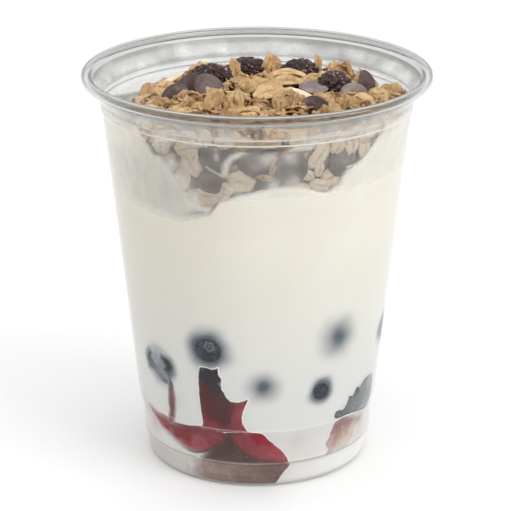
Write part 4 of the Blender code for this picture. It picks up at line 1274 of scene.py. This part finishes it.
for number, (x, y, lift, way, radius, bloomed) in enumerate(DROPS_ON_TOP, start=1):
    chocolate_drop(number, over_heap(x, y, lift), Vector(way).normalized(), radius / 1000, bloomed)
for number, (angle, height, radius, foot_out) in enumerate(DROPS_AT_WALL, start=len(DROPS_ON_TOP) + 1):
    inset = radius * (0.00017 if foot_out else 0.00046)
    centre = place_at(angle, wall_radius(height / 1000) - inset, height / 1000)
    way = outward(centre) * (-1 if foot_out else 1)
    chocolate_drop(number, centre, way, radius / 1000, 0.15)


# ------------------------------------------------------------------------------------- dried fruit
# Wrinkled raisins, dark and sticky, with crystals of sugar in their folds.

# x, y in mm, lift in mm, half sizes in mm, turn in degrees
RAISINS = ((12.2, 19.0, 1.7, (5.6, 4.6, 3.7), 10), (21.6, 3.2, 1.8, (4.8, 5.0, 3.5), -35),
           (-2.6, 22.5, 1.5, (5.4, 4.4, 3.2), 5), (-12.8, 11.6, 1.5, (6.2, 4.4, 3.3), -12))
raisin_skin, tree, shader = node_material("raisin_skin", 0.42, 0.3)
# Painted shade: the skin is darker in its folds.
skin = colour_mix(tree, attribute(tree, "fold"), (0.060, 0.028, 0.026), (0.020, 0.008, 0.008))
sugar = ramp(tree, grain(tree, 900, 2.0, 0.5), (0.56, 0.0), (0.68, 1.0))
sugared = ramp(tree, grain(tree, 150, 2.0), (0.42, 0.15), (0.60, 1.0))
tree.links.new(colour_mix(tree, worked_out(tree, "MULTIPLY", sugar, sugared), skin, (0.42, 0.30, 0.31)),
               shader.inputs["Base Color"])
bump(tree, shader, grain(tree, 900, 3.0), 0.4, 0.0004)
for number, (x, y, lift, half, turn) in enumerate(RAISINS, start=1):
    raisin_bmesh = bmesh.new()
    bmesh.ops.create_icosphere(raisin_bmesh, subdivisions=5, radius=1.0)
    fold_layer = raisin_bmesh.verts.layers.float.new("fold")
    for vert in raisin_bmesh.verts:
        way = vert.co.normalized()
        bent = way * 2.3 + Vector((number * 3.1, 0, 0)) + 0.5 * wandering(way * 2.0)
        crease = 1 - abs(noise.noise(bent)) * 3.2
        fine = 1 - abs(noise.noise(bent * 2.4 + Vector((5, 1, 2)))) * 3.2
        depth = 0.17 * max(crease, 0) + 0.10 * max(fine, 0)
        vert.co = way * (1.05 - depth + 0.05 * noise.noise(bent * 7))
        vert[fold_layer] = clamped(depth / 0.2)
    turned_about = Matrix.Rotation(radians(turn), 3, "Z")
    raisin_bmesh.transform(Matrix.LocRotScale(over_heap(x, y, lift), turned_about, Vector(half) / 1000))
    piece(f"raisin_{number}", raisin_bmesh, raisin_skin, "dried_skin", f"dried_fruit_{number}")


# ------------------------------------------------------------------------ floor, light and camera
# A plain pale floor that runs on out of sight, one large soft light high on the right, a weaker
# one on the left, and a camera that looks down into the rim by about 20 degrees.

FLOOR_SIZE = 6.0
floor_bmesh = bmesh.new()
bmesh.ops.create_grid(floor_bmesh, x_segments=1, y_segments=1, size=FLOOR_SIZE / 2)
floor_mesh = mesh_of(floor_bmesh, "floor")
floor = put_in_scene("floor", floor_mesh)
floor_pale, tree, shader = node_material("pale_floor", 0.8)
shader.inputs["Base Color"].default_value = (0.90, 0.90, 0.90, 1)
floor_mesh.materials.append(floor_pale)


def soft_light(name, place, target, size, power):
    """A square area light that faces a target."""
    data = bpy.data.lights.new(name, "AREA")
    data.shape = "SQUARE"
    data.size = size
    data.energy = power
    made = put_in_scene(name, data)
    made.location = place
    made.rotation_euler = (Vector(target) - Vector(place)).to_track_quat("-Z", "Y").to_euler()


soft_light("key_light", (0.75, -0.55, 0.85), (0, 0, 0.06), 0.7, 4.2)
soft_light("fill_light", (-0.85, -0.75, 0.5), (0, 0, 0.06), 0.9, 1.3)

world = bpy.data.worlds.new("studio")
world.use_nodes = True
sky = world.node_tree
direction = sky.nodes.new("ShaderNodeTexCoord")
parts = sky.nodes.new("ShaderNodeSeparateXYZ")
sky.links.new(direction.outputs["Generated"], parts.inputs[0])
glow = ramp(sky, parts.outputs["Z"], (0.0, 0.34), (0.40, 1.0), interpolation="LINEAR")
sky.links.new(glow, sky.nodes["Background"].inputs["Color"])
sky.nodes["Background"].inputs["Strength"].default_value = 1.12
bpy.context.scene.world = world
bpy.context.scene.view_settings.view_transform = "Standard"

CAMERA_DISTANCE = 0.5957
CAMERA_HEIGHT = 0.2748
CAMERA_DIP = radians(19.98)
camera_data = bpy.data.cameras.new("camera")
camera_data.lens = 154.9
camera_data.sensor_width = 36.0
camera_data.clip_end = 20.0
camera = put_in_scene("camera", camera_data)
camera.location = (0.0, -CAMERA_DISTANCE, CAMERA_HEIGHT)
camera.rotation_euler = (pi / 2 - CAMERA_DIP, 0.0, 0.0)
bpy.context.scene.camera = camera
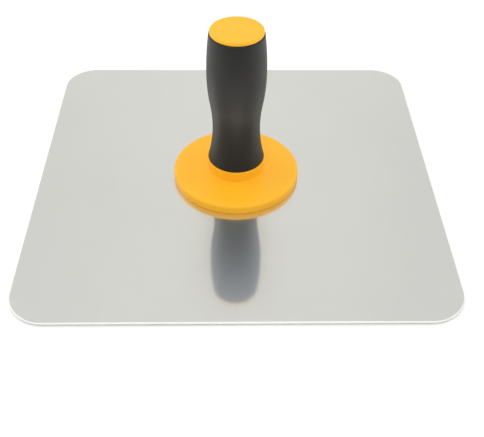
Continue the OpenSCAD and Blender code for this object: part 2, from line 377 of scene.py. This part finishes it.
def roundCorners(bm, corners, radius, steps=4):
    bmesh.ops.bevel(
        bm, geom=corners, offset=radius, offset_type="OFFSET", segments=steps, profile=0.5,
        affect="VERTICES", material=-1, clamp_overlap=True)


def splitRuns(bm, longest):
    # long straight runs are divided, so that shading stays even along them
    for edge in bm.edges[:]:
        cuts = ceil(edge.calc_length() / longest) - 1
        if cuts > 0:
            bmesh.ops.subdivide_edges(bm, edges=[edge], cuts=cuts)


def mergeDoubles(bm, verts=None, reach=0.0005):
    bmesh.ops.remove_doubles(bm, verts=verts or bm.verts[:], dist=reach)


def lathe(bm, steps, verts=None):
    bmesh.ops.spin(
        bm, geom=linked(verts or bm.verts[:]), cent=(0, 0, 0), axis=(0, 0, 1),
        dvec=(0, 0, 0), angle=2 * pi, steps=steps, use_merge=True, use_duplicate=False)
    mergeDoubles(bm)


def edgesAt(bm, level, reach=1000.0, centre=(0, 0)):
    # open edges at one level, within reach of an upright axis
    return [
        edge for edge in bm.edges
        if edge.is_boundary and all(
            abs(v.co.z - level) < 0.003 and (v.co.xy - Vector(centre)).length < reach
            for v in edge.verts)]


def ringOf(bm, sides, radius, level, turn=0.0):
    # a bare ring of edges round the upright axis
    made = bmesh.ops.create_circle(
        bm, segments=sides, radius=radius, cap_ends=False,
        matrix=Matrix.Translation((0, 0, level)) @ Matrix.Rotation(radians(turn), 4, "Z"))
    return list(dict.fromkeys(edge for vert in made["verts"] for edge in vert.link_edges))


def squareRing(bm, halfSide, level):
    return ringOf(bm, 4, halfSide * sqrt(2), level, turn=45)


def bridge(bm, *rings):
    for lower, upper in zip(rings, rings[1:]):
        bmesh.ops.bridge_loops(bm, edges=lower + upper)


def repeatAround(bm, geom, count, firstTurn=0.0):
    bmesh.ops.rotate(
        bm, verts=vertsOf(geom), cent=(0, 0, 0), matrix=Matrix.Rotation(radians(firstTurn), 3, "Z"))
    for i in range(1, count):
        copied = bmesh.ops.duplicate(bm, geom=geom)["geom"]
        bmesh.ops.rotate(
            bm, verts=vertsOf(copied), cent=(0, 0, 0), matrix=Matrix.Rotation(2 * pi * i / count, 3, "Z"))


def windThread(bm, shape, low, high):
    # one pitch of thread flank wound up the axis, then trimmed square at both ends
    crest, root, pitch, steps = (shape[name] for name in ("crest", "root", "pitch", "steps"))
    flat, rise = pitch / 8, pitch * 5 / 16
    before = set(bm.verts)
    foot = low - pitch * 1.5
    drawProfile(bm, (root, foot), [
        (root, foot + flat), (crest, foot + flat + rise), (crest, foot + 2 * flat + rise),
        (root, foot + 2 * flat + 2 * rise), (root, foot + pitch)])
    turns = ceil((high - low) / pitch) + 3
    bmesh.ops.spin(
        bm, geom=linked(newSince(bm, before)), cent=(0, 0, 0), axis=(0, 0, 1),
        dvec=(0, 0, pitch / steps), angle=2 * pi * turns, steps=steps * turns,
        use_merge=False, use_duplicate=False)
    mergeDoubles(bm, newSince(bm, before), 0.002)
    for level, above in ((low, False), (high, True)):
        bmesh.ops.bisect_plane(
            bm, geom=linked(newSince(bm, before)), dist=0.0002, plane_co=(0, 0, level),
            plane_no=(0, 0, 1), clear_outer=above, clear_inner=not above)


def turnDown(bm, radiusAt, low, high):
    # verts between two levels are brought in to the radius that a cutter would leave
    for v in bm.verts:
        if low - 0.001 <= v.co.z <= high:
            limit, reach = radiusAt(v.co.z), v.co.xy.length
            if reach > limit:
                v.co.xy = v.co.xy * (limit / reach)


def finishPiece(name, bm, body, slot, material, *nodes, crease=32.0, flatUpright=False):
    mergeDoubles(bm)
    bmesh.ops.dissolve_degenerate(bm, edges=bm.edges[:], dist=0.0002)
    bmesh.ops.recalc_face_normals(bm, faces=bm.faces[:])
    for face in bm.faces:
        face.smooth = not (flatUpright and abs(face.normal.z) > 0.9999)
    for edge in bm.edges:
        edge.smooth = len(edge.link_faces) == 2 and edge.calc_face_angle(0.0) < radians(crease)
    bmesh.ops.scale(bm, vec=(millimetre,) * 3, verts=bm.verts[:])
    mesh = bpy.data.meshes.new(name)
    bm.to_mesh(mesh)
    bm.free()
    mesh.materials.append(material)
    piece = bpy.data.objects.new(name, mesh)
    bpy.context.scene.collection.objects.link(piece)
    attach(piece, body)
    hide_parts(*nodes)
    print("made", name, len(mesh.vertices), "verts")
    return piece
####
◆ **EXERCISE DESCRIPTION**:
Your task is to quote, without any alteration, the lines running from the top of the records to the line that holds "# Wrinkled raisins, dark", both included.

◆ **SOLUTION**:
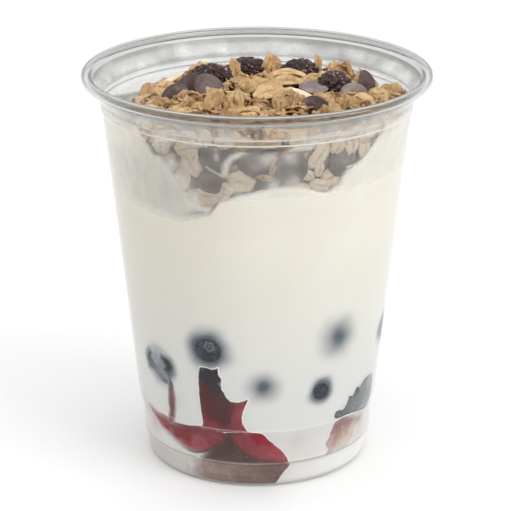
Write part 4 of the Blender code for this picture. It picks up at line 1274 of scene.py. This part finishes it.
for number, (x, y, lift, way, radius, bloomed) in enumerate(DROPS_ON_TOP, start=1):
    chocolate_drop(number, over_heap(x, y, lift), Vector(way).normalized(), radius / 1000, bloomed)
for number, (angle, height, radius, foot_out) in enumerate(DROPS_AT_WALL, start=len(DROPS_ON_TOP) + 1):
    inset = radius * (0.00017 if foot_out else 0.00046)
    centre = place_at(angle, wall_radius(height / 1000) - inset, height / 1000)
    way = outward(centre) * (-1 if foot_out else 1)
    chocolate_drop(number, centre, way, radius / 1000, 0.15)


# ------------------------------------------------------------------------------------- dried fruit
# Wrinkled raisins, dark and sticky, with crystals of sugar in their folds.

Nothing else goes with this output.